### Your objective:
Reproduce the span that opens at the line containing "What build123d script" and closes at the line containing "# It stands", both lines included, without alteration and without any other line.
··· Listed records
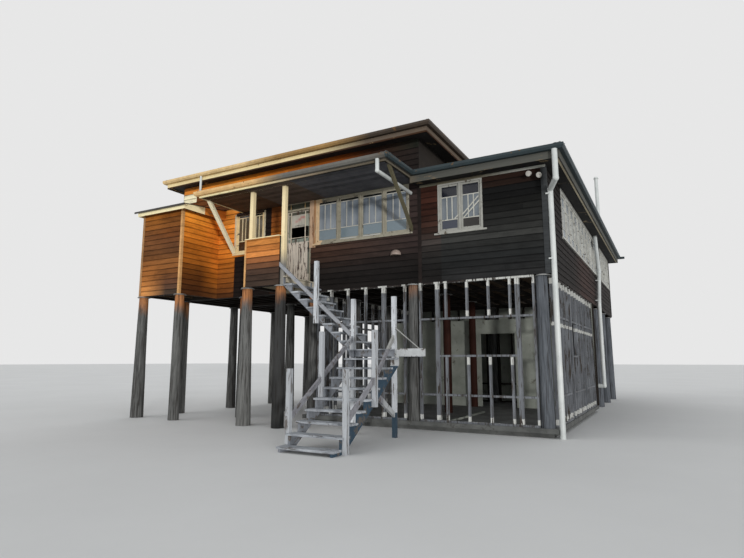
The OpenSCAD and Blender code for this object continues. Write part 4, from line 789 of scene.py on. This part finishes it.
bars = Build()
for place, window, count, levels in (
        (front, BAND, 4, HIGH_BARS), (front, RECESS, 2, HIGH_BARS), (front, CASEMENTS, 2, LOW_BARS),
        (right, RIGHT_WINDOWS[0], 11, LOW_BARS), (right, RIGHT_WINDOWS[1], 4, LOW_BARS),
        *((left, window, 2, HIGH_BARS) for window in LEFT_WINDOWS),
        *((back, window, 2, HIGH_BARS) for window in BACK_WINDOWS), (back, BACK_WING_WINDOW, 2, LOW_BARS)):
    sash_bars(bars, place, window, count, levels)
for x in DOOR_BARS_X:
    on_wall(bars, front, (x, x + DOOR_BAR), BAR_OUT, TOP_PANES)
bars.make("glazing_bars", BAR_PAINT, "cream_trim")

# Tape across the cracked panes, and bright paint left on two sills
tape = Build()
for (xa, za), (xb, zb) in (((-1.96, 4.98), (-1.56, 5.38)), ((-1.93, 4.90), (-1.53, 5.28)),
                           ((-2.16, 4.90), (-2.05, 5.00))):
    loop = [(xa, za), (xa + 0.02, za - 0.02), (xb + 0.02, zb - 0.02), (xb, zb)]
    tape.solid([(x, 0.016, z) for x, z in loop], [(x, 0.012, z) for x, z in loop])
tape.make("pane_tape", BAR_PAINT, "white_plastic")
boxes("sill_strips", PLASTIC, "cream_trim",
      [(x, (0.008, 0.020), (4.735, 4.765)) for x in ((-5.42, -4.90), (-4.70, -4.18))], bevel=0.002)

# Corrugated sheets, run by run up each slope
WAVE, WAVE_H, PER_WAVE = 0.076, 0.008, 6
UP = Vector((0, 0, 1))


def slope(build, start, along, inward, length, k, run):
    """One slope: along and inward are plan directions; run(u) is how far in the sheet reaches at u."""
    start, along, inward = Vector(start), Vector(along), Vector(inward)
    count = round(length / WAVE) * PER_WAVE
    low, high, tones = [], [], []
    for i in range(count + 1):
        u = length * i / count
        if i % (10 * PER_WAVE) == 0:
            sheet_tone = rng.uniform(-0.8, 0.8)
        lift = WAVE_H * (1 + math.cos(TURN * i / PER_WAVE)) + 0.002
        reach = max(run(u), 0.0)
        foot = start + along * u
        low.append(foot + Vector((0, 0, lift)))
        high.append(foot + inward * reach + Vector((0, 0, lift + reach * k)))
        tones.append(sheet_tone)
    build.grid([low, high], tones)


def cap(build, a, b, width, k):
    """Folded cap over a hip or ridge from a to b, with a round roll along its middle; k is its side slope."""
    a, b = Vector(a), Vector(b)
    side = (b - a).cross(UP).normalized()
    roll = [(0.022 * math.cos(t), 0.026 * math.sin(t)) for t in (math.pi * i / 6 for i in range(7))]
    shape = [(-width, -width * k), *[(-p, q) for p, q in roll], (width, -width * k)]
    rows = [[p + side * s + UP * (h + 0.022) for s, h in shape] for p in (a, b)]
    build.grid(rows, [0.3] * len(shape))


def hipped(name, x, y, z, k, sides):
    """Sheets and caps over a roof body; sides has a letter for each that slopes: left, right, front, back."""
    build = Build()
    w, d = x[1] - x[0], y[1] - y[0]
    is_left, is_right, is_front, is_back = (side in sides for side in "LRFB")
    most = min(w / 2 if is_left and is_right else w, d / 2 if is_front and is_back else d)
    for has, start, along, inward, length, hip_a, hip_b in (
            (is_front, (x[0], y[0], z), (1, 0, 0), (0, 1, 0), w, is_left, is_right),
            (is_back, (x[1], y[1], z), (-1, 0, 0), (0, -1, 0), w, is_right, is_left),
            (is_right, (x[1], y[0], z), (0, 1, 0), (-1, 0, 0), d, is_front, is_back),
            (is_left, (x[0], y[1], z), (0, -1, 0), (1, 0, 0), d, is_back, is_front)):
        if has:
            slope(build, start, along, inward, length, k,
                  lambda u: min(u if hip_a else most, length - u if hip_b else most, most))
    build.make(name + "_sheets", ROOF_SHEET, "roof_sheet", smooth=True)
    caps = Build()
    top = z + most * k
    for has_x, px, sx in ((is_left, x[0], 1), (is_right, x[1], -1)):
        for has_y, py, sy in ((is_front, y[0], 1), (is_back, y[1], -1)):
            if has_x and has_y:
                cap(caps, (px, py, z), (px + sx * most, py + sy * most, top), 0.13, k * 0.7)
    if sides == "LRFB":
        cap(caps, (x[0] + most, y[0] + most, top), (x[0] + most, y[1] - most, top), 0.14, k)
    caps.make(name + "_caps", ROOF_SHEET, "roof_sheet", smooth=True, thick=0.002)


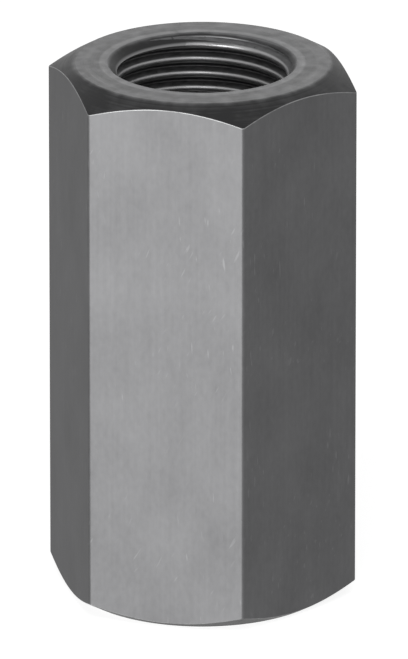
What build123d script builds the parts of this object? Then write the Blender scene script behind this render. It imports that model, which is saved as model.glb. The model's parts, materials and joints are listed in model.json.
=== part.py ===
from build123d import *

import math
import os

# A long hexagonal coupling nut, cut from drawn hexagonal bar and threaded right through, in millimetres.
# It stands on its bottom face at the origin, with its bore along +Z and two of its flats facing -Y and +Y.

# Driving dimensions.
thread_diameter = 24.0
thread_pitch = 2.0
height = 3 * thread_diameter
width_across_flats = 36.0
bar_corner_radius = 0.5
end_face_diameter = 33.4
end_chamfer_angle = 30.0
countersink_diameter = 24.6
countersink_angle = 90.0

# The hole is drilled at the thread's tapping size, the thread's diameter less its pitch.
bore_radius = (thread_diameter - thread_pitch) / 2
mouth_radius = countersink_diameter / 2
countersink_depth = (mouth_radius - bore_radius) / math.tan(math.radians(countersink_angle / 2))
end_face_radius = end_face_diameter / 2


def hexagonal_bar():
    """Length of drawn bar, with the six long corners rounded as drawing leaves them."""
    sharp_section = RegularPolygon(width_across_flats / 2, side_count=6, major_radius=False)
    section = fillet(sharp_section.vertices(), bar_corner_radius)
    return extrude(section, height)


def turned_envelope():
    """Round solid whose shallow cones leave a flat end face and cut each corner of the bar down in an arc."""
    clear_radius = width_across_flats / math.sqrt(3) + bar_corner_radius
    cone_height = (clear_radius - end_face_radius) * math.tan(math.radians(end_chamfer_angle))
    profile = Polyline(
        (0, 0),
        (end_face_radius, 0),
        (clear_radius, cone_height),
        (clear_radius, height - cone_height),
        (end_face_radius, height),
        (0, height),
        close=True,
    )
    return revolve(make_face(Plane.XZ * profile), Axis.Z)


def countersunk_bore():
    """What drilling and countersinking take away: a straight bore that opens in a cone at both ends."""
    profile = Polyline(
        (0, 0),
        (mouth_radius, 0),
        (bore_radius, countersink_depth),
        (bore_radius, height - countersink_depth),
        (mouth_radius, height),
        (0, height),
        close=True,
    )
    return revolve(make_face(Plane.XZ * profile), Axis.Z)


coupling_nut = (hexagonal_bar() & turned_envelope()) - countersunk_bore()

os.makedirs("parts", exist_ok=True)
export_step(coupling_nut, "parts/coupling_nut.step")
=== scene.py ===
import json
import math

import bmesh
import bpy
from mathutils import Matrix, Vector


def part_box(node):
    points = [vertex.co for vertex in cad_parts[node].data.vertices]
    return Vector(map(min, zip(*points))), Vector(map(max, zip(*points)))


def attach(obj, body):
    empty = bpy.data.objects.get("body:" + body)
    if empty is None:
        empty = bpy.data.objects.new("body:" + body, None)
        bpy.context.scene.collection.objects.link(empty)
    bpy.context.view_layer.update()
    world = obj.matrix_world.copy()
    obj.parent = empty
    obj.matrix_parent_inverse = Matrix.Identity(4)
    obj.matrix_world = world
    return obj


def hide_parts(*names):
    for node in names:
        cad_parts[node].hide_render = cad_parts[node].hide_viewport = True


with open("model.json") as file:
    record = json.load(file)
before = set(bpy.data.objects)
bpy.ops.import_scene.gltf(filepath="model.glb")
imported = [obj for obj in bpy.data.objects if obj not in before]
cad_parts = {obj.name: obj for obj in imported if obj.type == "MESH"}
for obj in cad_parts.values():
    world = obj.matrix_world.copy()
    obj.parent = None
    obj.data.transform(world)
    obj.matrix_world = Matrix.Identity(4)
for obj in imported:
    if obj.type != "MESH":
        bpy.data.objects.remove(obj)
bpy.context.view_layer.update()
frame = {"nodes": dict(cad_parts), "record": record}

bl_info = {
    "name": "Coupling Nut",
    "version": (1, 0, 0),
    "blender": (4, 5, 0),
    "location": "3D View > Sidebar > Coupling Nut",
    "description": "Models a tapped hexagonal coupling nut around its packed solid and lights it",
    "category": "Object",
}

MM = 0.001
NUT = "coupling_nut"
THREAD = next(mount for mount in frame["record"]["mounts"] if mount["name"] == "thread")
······
### Response:
What build123d script builds the parts of this object? Then write the Blender scene script behind this render. It imports that model, which is saved as model.glb. The model's parts, materials and joints are listed in model.json.
=== part.py ===
from build123d import *

import math
import os

# A long hexagonal coupling nut, cut from drawn hexagonal bar and threaded right through, in millimetres.
# It stands on its bottom face at the origin, with its bore along +Z and two of its flats facing -Y and +Y.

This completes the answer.